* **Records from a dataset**
* * * * * * *
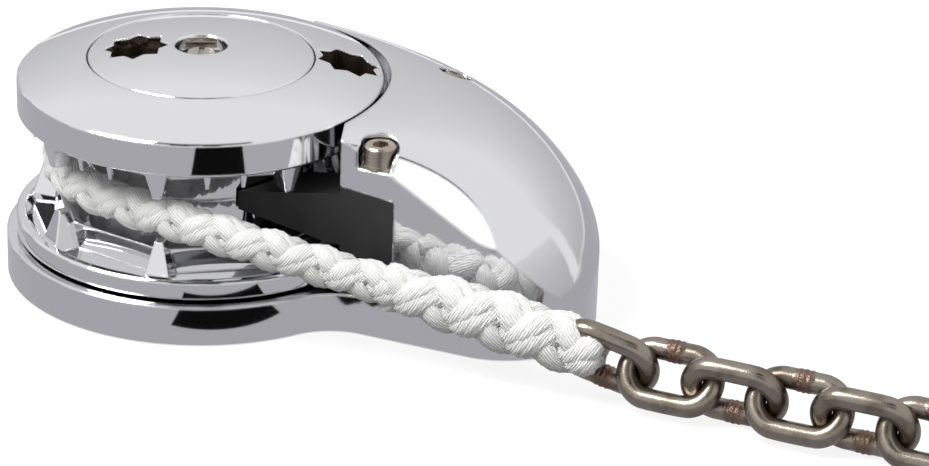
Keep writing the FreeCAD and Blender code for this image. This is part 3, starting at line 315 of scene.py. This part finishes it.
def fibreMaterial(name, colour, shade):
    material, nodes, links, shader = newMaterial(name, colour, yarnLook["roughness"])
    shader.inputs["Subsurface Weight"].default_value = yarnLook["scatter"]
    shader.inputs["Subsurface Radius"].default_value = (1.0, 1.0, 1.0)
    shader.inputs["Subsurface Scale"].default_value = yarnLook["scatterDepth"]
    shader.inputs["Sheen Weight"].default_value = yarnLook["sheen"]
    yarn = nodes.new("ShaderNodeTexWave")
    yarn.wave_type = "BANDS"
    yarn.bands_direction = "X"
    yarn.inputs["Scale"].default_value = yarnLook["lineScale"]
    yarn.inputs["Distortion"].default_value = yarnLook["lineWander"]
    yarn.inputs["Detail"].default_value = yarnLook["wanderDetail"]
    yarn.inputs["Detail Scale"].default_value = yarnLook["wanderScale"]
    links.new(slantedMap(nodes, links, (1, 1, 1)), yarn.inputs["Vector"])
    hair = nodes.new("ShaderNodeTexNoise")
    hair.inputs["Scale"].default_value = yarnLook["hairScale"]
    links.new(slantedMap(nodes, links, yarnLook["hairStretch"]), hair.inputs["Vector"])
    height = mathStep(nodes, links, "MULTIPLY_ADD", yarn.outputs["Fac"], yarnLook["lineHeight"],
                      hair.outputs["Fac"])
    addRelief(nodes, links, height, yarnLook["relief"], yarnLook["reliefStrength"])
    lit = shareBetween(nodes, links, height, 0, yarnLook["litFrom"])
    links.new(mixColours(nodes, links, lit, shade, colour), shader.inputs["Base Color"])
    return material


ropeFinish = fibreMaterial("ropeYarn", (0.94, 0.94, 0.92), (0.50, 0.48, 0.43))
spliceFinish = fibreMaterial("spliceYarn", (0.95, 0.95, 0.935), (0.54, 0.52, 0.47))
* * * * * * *
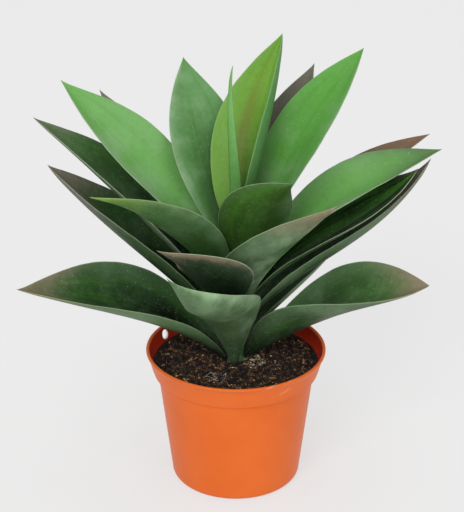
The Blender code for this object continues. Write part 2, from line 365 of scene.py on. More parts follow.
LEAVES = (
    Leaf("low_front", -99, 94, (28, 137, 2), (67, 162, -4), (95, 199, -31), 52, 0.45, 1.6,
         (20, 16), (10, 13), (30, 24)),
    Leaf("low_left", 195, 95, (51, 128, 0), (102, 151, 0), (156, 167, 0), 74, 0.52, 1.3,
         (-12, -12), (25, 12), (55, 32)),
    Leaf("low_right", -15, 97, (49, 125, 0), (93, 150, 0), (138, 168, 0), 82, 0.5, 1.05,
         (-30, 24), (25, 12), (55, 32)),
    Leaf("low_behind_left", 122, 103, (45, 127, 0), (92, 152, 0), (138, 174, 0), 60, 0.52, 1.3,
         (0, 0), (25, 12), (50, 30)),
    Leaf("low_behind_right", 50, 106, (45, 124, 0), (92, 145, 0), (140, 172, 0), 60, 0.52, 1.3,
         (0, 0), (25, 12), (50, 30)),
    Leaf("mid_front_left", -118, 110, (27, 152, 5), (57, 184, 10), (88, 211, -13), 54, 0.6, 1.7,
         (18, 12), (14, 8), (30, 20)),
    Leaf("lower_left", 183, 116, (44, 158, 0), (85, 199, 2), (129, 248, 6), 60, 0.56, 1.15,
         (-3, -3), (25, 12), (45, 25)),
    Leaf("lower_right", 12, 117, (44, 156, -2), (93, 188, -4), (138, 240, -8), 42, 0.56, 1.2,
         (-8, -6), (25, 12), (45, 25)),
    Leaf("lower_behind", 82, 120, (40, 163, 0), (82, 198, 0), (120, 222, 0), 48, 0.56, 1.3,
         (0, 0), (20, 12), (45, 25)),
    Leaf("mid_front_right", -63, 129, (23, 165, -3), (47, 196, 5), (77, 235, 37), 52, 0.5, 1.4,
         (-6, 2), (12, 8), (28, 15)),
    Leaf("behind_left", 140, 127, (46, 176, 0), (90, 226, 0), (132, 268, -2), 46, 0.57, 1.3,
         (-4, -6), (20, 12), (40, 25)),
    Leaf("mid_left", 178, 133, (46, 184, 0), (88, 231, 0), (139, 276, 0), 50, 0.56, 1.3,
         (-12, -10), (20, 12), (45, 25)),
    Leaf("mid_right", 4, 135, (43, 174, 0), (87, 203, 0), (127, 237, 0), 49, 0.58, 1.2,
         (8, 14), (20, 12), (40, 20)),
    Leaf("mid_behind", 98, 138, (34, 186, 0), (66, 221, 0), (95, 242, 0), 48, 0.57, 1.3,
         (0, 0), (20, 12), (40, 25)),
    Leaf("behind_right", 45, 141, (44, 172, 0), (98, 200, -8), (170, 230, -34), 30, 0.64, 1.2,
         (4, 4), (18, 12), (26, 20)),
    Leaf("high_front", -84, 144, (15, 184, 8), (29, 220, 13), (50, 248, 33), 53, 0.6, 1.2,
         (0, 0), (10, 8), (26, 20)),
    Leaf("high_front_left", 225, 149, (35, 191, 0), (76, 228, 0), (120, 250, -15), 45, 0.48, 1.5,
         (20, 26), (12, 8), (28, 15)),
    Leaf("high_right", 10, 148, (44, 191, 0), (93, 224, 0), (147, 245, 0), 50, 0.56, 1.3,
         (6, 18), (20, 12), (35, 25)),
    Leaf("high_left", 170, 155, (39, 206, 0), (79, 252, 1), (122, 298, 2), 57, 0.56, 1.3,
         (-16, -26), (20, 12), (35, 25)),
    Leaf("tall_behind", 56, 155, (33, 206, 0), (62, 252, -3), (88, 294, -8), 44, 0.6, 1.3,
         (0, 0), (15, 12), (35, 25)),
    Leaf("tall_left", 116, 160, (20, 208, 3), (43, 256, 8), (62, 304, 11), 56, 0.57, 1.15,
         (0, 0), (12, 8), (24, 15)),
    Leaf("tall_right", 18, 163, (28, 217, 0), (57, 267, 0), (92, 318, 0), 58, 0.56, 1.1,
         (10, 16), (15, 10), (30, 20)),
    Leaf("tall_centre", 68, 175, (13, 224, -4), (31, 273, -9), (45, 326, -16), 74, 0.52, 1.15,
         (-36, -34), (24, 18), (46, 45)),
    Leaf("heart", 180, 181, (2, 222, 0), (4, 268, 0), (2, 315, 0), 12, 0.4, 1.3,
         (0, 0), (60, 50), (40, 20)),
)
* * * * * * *
* **THE EXERCISE**
In the listing above, locate each line with "code" and copy it.

* **TASK OUTPUT**
Keep writing the FreeCAD and Blender code for this image. This is part 3, starting at line 315 of scene.py. This part finishes it.
The Blender code for this object continues. Write part 2, from line 365 of scene.py on. More parts follow.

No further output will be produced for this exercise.